SHORT EXERCISE:
Reproduce exactly the section that begins at the line containing "extrude(amount=stator_screw_depth, mode=Mode.SUBTRACT)" and ends at the line containing "return (x - run, y", both lines included; omit all other lines.

◆ ◆ ◆ ◆

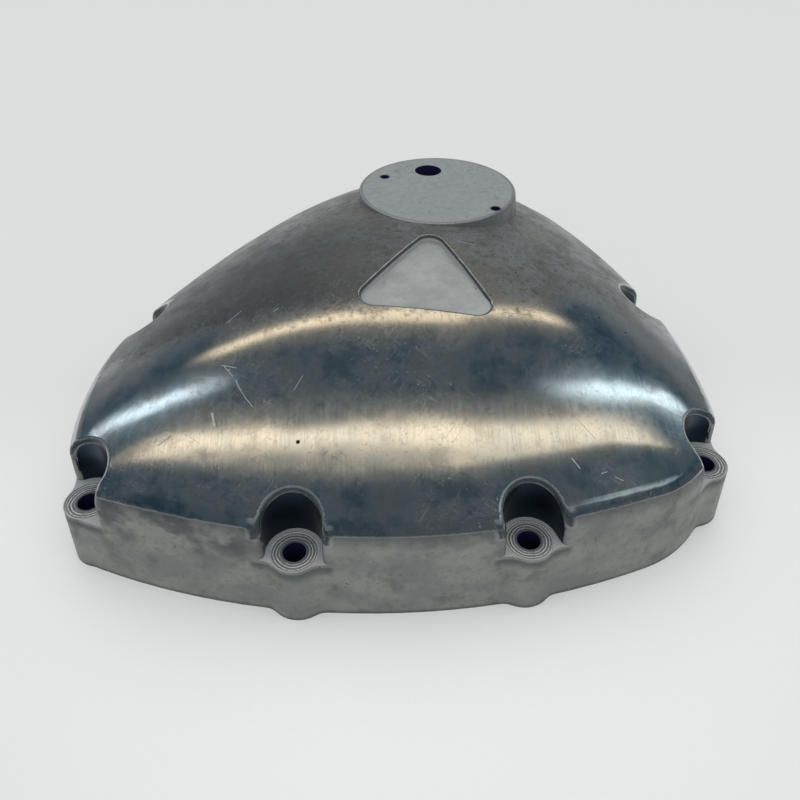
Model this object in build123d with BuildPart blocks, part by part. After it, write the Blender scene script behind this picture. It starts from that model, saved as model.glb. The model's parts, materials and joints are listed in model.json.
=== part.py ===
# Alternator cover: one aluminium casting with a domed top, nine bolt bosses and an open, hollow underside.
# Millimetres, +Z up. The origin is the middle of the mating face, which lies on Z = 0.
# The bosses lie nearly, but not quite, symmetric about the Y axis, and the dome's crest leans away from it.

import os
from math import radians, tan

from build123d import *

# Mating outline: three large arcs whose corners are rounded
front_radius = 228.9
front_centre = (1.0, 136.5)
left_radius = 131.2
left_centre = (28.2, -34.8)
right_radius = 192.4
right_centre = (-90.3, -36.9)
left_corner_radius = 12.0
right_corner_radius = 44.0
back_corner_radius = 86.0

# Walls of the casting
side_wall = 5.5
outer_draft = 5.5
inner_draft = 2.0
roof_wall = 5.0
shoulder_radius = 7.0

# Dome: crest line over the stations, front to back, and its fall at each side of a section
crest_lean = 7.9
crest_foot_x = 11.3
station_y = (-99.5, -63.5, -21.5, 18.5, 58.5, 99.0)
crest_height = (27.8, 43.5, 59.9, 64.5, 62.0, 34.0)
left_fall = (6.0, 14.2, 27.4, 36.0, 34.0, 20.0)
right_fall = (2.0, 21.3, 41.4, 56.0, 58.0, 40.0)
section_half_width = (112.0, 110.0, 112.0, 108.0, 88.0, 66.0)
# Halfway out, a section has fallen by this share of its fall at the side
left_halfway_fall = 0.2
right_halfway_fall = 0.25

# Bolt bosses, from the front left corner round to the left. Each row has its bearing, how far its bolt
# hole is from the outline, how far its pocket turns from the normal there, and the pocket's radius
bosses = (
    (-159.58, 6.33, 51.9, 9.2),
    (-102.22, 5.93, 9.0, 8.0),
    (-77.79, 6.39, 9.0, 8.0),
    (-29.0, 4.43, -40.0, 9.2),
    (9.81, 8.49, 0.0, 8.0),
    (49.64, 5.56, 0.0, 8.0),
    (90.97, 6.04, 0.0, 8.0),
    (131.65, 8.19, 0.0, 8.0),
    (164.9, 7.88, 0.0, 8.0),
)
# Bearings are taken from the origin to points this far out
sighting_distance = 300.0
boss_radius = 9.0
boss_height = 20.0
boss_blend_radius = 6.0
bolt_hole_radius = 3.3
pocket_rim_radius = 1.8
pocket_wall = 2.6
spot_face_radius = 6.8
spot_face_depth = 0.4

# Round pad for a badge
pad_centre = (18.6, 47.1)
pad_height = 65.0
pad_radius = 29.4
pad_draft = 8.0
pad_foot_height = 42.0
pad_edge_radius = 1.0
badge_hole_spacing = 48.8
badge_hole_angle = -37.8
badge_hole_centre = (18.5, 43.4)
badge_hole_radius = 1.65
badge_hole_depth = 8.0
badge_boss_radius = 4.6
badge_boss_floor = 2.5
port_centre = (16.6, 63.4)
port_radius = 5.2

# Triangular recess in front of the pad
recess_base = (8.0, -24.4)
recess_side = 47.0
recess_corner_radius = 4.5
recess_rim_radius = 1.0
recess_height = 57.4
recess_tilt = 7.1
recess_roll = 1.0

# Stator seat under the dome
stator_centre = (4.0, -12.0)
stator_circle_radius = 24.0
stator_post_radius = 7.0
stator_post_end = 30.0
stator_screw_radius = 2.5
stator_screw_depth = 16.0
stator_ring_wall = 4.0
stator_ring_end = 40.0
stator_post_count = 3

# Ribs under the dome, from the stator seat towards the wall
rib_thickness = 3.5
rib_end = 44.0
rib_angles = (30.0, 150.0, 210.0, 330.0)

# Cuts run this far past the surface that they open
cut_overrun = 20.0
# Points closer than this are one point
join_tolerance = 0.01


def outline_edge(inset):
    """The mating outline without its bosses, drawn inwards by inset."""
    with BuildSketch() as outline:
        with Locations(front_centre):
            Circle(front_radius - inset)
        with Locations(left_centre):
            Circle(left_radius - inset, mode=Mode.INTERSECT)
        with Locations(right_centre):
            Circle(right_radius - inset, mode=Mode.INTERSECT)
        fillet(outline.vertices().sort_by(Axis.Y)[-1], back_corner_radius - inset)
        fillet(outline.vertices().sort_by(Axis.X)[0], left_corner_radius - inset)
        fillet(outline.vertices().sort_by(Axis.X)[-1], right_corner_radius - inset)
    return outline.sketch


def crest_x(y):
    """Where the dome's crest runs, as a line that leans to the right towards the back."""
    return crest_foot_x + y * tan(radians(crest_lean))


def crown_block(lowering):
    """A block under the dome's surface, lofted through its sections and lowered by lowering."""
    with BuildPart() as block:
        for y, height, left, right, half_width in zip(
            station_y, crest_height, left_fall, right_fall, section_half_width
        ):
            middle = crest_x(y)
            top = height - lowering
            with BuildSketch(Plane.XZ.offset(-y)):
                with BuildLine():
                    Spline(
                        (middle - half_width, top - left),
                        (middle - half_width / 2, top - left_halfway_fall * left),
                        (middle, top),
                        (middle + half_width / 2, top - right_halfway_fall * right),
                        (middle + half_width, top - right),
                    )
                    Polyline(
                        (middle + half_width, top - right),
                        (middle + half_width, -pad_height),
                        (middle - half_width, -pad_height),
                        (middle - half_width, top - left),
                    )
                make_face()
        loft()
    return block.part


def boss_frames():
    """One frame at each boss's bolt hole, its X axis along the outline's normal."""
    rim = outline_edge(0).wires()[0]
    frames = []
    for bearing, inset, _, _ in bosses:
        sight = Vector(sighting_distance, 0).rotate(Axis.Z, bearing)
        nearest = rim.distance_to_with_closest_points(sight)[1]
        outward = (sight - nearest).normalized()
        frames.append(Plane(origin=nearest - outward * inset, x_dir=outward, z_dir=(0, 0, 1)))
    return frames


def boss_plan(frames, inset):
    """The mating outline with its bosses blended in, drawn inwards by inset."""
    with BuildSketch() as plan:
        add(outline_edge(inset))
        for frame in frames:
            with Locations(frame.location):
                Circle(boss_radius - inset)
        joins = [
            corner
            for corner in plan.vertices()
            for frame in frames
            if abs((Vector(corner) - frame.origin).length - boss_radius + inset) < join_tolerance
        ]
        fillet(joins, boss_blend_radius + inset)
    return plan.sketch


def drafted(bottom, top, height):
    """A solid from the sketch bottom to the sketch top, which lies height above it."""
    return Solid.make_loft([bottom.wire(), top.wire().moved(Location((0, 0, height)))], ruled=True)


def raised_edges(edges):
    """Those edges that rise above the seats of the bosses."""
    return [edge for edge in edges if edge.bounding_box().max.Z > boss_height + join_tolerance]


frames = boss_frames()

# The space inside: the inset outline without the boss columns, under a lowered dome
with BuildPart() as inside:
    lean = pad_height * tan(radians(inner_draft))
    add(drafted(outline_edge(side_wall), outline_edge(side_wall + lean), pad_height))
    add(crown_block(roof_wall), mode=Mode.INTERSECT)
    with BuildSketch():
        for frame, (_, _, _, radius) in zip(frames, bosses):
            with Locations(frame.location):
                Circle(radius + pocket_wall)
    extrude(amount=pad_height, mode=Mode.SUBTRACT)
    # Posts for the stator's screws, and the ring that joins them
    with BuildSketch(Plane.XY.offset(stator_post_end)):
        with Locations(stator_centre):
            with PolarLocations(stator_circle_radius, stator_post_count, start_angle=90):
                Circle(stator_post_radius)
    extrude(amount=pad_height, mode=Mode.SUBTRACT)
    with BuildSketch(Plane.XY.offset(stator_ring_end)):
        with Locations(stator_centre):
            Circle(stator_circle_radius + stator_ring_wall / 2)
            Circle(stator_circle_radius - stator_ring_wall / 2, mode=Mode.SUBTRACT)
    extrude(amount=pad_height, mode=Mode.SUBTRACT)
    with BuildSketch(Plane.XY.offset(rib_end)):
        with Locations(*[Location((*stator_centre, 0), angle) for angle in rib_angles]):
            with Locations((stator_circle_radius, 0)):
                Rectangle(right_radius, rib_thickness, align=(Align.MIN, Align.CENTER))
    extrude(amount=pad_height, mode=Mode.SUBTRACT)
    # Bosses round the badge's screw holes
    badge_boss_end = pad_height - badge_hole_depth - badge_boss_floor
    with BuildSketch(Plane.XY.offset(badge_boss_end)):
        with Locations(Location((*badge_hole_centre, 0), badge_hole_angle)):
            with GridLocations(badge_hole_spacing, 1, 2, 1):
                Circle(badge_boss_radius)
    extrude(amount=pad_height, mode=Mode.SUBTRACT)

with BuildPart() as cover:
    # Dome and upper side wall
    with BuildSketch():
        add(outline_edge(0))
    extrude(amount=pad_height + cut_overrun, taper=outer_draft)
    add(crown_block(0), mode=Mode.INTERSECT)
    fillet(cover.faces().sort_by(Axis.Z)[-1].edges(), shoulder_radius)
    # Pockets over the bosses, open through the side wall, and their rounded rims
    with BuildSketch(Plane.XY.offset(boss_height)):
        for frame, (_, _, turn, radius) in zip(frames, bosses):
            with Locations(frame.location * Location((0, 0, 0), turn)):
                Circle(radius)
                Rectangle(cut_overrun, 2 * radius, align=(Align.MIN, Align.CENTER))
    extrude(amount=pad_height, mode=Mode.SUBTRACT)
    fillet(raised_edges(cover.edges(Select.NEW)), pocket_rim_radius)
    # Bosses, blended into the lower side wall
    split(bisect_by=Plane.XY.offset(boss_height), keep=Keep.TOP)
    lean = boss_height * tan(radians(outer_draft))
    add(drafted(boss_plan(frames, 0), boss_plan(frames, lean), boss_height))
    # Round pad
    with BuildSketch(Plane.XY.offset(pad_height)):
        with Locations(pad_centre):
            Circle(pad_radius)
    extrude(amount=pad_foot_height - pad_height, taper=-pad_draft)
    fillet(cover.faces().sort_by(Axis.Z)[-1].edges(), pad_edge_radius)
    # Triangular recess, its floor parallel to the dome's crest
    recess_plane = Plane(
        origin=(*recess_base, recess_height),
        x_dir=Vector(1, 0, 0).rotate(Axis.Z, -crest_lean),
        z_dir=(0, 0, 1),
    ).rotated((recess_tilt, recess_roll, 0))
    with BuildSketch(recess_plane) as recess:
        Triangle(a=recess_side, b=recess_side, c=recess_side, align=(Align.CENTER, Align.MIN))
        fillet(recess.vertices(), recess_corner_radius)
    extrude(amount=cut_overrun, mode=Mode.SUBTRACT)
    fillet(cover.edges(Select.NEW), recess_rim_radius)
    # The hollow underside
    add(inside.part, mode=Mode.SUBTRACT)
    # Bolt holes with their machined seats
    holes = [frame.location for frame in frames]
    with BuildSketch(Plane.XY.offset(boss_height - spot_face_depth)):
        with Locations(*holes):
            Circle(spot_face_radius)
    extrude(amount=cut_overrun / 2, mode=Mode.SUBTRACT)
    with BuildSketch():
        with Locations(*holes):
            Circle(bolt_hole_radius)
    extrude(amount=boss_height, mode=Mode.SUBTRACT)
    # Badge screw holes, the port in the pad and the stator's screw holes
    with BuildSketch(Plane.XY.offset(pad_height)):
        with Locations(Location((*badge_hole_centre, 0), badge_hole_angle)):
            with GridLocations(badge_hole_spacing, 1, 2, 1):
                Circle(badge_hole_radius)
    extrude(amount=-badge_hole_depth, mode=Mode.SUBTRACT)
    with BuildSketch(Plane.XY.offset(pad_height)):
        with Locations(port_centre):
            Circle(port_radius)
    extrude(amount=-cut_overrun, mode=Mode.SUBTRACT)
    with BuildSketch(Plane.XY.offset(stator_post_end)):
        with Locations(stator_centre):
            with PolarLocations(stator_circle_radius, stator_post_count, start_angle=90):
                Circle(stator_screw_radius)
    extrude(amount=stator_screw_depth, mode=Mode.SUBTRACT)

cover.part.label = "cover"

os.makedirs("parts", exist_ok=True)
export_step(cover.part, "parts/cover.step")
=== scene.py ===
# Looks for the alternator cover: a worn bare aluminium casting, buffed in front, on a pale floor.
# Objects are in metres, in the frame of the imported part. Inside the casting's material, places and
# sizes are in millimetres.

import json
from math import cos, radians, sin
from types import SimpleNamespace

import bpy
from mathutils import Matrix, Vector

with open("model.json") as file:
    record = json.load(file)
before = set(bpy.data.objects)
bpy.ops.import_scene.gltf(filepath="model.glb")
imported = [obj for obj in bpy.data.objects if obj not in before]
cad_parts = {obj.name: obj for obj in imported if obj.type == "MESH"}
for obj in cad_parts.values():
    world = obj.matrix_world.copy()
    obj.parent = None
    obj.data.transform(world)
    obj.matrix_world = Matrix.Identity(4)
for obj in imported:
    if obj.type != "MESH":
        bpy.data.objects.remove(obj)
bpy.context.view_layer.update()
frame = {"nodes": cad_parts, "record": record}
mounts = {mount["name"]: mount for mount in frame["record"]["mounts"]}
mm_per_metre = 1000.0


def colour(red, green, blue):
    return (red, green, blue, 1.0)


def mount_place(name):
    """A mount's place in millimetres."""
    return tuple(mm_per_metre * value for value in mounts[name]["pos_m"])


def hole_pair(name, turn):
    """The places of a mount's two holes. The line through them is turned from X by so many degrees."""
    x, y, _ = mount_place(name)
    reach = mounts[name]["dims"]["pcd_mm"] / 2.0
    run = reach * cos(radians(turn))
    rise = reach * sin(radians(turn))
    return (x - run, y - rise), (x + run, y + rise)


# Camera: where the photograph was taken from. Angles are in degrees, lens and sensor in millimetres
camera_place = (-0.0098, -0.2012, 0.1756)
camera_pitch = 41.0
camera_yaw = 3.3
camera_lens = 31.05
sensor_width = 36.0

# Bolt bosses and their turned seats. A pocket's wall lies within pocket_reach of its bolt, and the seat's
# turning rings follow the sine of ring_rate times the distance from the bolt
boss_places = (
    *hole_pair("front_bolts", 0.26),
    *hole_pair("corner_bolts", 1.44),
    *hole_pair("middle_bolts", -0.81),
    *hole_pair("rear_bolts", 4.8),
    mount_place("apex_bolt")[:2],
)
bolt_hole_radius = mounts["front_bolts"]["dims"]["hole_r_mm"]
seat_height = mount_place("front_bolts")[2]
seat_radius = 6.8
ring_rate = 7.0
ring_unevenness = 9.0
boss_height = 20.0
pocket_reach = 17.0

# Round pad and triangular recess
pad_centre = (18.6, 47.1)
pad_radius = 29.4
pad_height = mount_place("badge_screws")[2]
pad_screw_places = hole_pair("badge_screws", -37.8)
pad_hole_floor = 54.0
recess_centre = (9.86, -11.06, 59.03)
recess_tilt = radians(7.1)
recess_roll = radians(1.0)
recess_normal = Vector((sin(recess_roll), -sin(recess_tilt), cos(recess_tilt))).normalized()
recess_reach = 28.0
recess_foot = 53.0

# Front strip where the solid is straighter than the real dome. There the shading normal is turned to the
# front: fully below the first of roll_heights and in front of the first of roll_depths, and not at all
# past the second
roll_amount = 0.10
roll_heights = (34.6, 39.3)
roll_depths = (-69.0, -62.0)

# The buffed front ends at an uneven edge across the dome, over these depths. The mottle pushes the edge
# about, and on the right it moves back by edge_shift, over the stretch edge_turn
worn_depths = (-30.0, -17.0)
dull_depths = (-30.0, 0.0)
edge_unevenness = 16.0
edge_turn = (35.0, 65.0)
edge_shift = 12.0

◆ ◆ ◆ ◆

SOLUTION TO THE PROBLEM:
    extrude(amount=stator_screw_depth, mode=Mode.SUBTRACT)

cover.part.label = "cover"

os.makedirs("parts", exist_ok=True)
export_step(cover.part, "parts/cover.step")
=== scene.py ===
# Looks for the alternator cover: a worn bare aluminium casting, buffed in front, on a pale floor.
# Objects are in metres, in the frame of the imported part. Inside the casting's material, places and
# sizes are in millimetres.

import json
from math import cos, radians, sin
from types import SimpleNamespace

import bpy
from mathutils import Matrix, Vector

with open("model.json") as file:
    record = json.load(file)
before = set(bpy.data.objects)
bpy.ops.import_scene.gltf(filepath="model.glb")
imported = [obj for obj in bpy.data.objects if obj not in before]
cad_parts = {obj.name: obj for obj in imported if obj.type == "MESH"}
for obj in cad_parts.values():
    world = obj.matrix_world.copy()
    obj.parent = None
    obj.data.transform(world)
    obj.matrix_world = Matrix.Identity(4)
for obj in imported:
    if obj.type != "MESH":
        bpy.data.objects.remove(obj)
bpy.context.view_layer.update()
frame = {"nodes": cad_parts, "record": record}
mounts = {mount["name"]: mount for mount in frame["record"]["mounts"]}
mm_per_metre = 1000.0


def colour(red, green, blue):
    return (red, green, blue, 1.0)


def mount_place(name):
    """A mount's place in millimetres."""
    return tuple(mm_per_metre * value for value in mounts[name]["pos_m"])


def hole_pair(name, turn):
    """The places of a mount's two holes. The line through them is turned from X by so many degrees."""
    x, y, _ = mount_place(name)
    reach = mounts[name]["dims"]["pcd_mm"] / 2.0
    run = reach * cos(radians(turn))
    rise = reach * sin(radians(turn))
    return (x - run, y - rise), (x + run, y + rise)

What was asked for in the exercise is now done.